City staff and Jonathan Ward (Zions Bank) briefed the council on the policy’s purpose: PIDs are a financing tool that can help pay for public infrastructure in large developments, but the tool must be used selectively. Ward said the policy puts guardrails in place to ensure the tool is used for projects that provide demonstrable benefit to the community.
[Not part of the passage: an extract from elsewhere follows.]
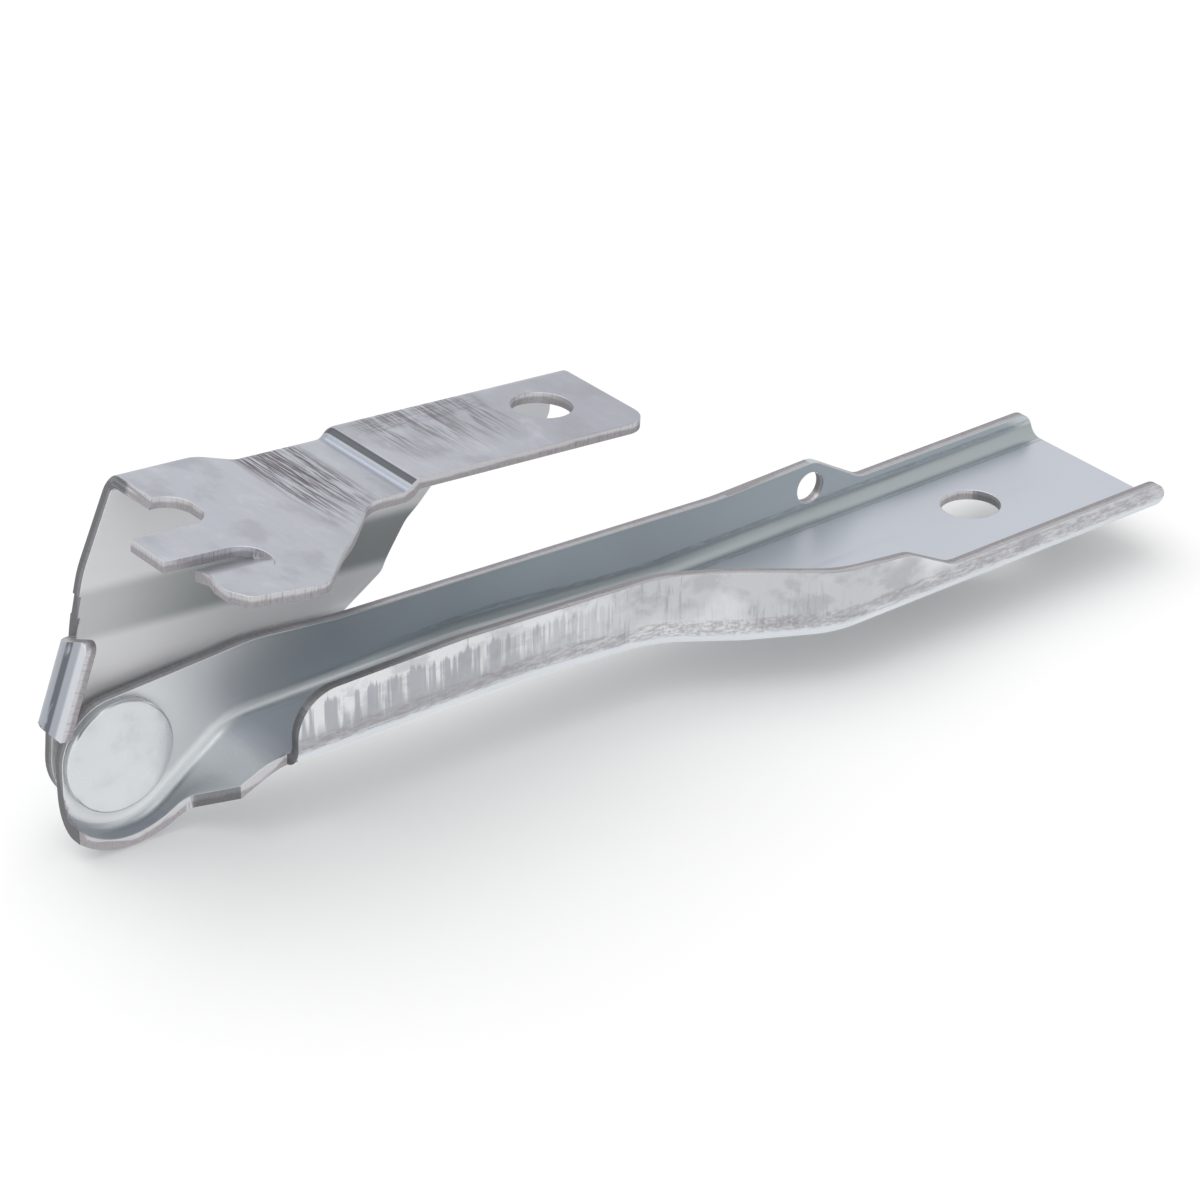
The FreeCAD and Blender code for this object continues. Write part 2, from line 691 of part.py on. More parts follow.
turned("backing_washer", [
    ("web_lower_y", "rivet_neck_d*0.5"),
    ("web_lower_y", "backing_d*0.5"),
    ("web_lower_y + backing_t - rivet_edge", "backing_d*0.5"),
    ("web_lower_y + backing_t", "backing_d*0.5 - rivet_edge"),
    ("web_lower_y + backing_t", "rivet_neck_d*0.5"),
])

doc.recompute()
for item in doc.Objects:
    if "Invalid" in item.State or "Error" in item.State:
        raise RuntimeError("not rebuilt: " + item.Name)

for name in ("hinge_arm", "bonnet_bracket", "pivot_rivet", "pivot_bush", "thrust_washer", "backing_washer"):
    piece = doc.getObject(name)
    shape = piece.Shape
    if shape.isNull() or not shape.isValid() or len(shape.Solids) != 1:
        raise RuntimeError("bad solid: " + name)
    shape.exportStep("parts/" + name + ".step")
    box = shape.BoundBox
    print(name, "volume %.0f" % shape.Volume, "x %.1f %.1f y %.1f %.1f z %.1f %.1f"
          % (box.XMin, box.XMax, box.YMin, box.YMax, box.ZMin, box.ZMax))
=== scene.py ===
import json
import math

import bmesh
import bpy
import numpy as np
from mathutils import Matrix, Vector
from mathutils.bvhtree import BVHTree


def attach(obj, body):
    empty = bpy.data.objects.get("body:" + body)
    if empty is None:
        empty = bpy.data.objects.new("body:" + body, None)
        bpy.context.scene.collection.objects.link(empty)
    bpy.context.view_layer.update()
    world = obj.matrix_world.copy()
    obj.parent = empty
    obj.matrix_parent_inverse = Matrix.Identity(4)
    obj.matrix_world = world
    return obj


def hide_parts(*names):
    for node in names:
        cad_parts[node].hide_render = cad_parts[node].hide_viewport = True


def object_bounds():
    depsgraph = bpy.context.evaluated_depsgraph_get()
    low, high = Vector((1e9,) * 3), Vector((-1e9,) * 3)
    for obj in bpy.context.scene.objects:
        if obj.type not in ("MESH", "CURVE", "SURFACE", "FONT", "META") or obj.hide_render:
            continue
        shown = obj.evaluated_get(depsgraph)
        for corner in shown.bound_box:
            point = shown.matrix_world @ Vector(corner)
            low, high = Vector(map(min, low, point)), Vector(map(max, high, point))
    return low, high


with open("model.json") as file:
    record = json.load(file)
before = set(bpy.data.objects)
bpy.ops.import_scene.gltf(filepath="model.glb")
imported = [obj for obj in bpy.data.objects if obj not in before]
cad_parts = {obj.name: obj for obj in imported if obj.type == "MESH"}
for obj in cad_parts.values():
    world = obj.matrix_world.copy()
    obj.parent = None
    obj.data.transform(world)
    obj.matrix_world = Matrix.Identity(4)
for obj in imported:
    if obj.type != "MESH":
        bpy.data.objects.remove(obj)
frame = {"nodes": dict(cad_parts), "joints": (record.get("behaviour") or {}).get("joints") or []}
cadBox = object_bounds()
mm = 0.001
pivot = np.array(frame["joints"][0]["pos_m"])
print("frame loaded:", sorted(frame["nodes"]))


# Colours and nodes

def linear(hexText):
    # sRGB hex to the linear values that Blender's sockets take
    parts = [int(hexText[i:i + 2], 16) / 255 for i in (1, 3, 5)]
    return tuple(p / 12.92 if p <= 0.04045 else ((p + 0.055) / 1.055) ** 2.4 for p in parts) + (1.0,)


def newMaterial(name):
    material = bpy.data.materials.new(name)
    material.use_nodes = True
    material.node_tree.nodes.clear()
    return material, material.node_tree


def add(tree, kind, settings=None, links=None):
    # one node, its settings (sockets by name or number, or properties) and what feeds its sockets
    node = tree.nodes.new(kind)
    for key, value in (settings or {}).items():
        if isinstance(key, str) and hasattr(node, key):
            setattr(node, key, value)
        else:
            node.inputs[key].default_value = value
    for key, source in (links or {}).items():
        tree.links.new(source, node.inputs[key])
    return node


def pattern(tree, place, sizeMm, stretch=(1, 1, 1), detail=3.0, roughness=0.5):
    # noise whose grain is sizeMm across, longer along an axis whose stretch is above 1
    scale = tuple(1 / (sizeMm * mm * s) for s in stretch)
    mapped = add(tree, "ShaderNodeMapping", {"Scale": scale}, {"Vector": place})
    noise = add(tree, "ShaderNodeTexNoise", {"Scale": 1.0, "Detail": detail, "Roughness": roughness},
                {"Vector": mapped.outputs[0]})
    return noise.outputs["Fac"]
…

Key changes the council adopted during the meeting included: striking a subsection described in the packet as “5.c” (removing a specific trustee‑exception paragraph), changing the wording on certain public‑benefit criteria so that items 1, 2 and 6 read as mandatory (“shall”) while other criteria read as discretionary (“may”), removing the specific phrases referencing multimodal transportation and transit‑oriented development from one criterion (those items will be discretionary), and inserting the word “significant” in the phrase describing contribution to city infrastructure (so the policy refers to “provision of and significant contribution to needed city infrastructure”). The council also directed staff to come back at a subsequent meeting with owner‑occupancy language intended to limit corporate buy‑ups in PID‑funded housing and to propose monitoring/enforcement approaches.

Council members discussed the intended uses, limits and risks of PIDs at length. Several council members emphasized that adopting a PID policy does not commit the city to approve any future PID application; each PID application would still proceed through its normal review and could be denied. Councilmembers asked that the policy be tight to avoid the abuses seen in other places and to protect residents’ interests.

Council members noted the policy’s minimum scale requirements (minimum acreage and development threshold) as a limit on the tool’s use; during the meeting staff confirmed the policy requires a minimum of 500 acres and a minimum project scale tied to $10,000,000 as thresholds for eligible PIDs. The council’s motion authorized staff to make non‑substantive edits (formatting, punctuation, redundancy cleanup) and to incorporate the agreed changes; staff will return with proposed owner‑occupancy language for council direction.

A motion to adopt the PID policy as amended (recorded as Resolution R25‑55) passed by the council.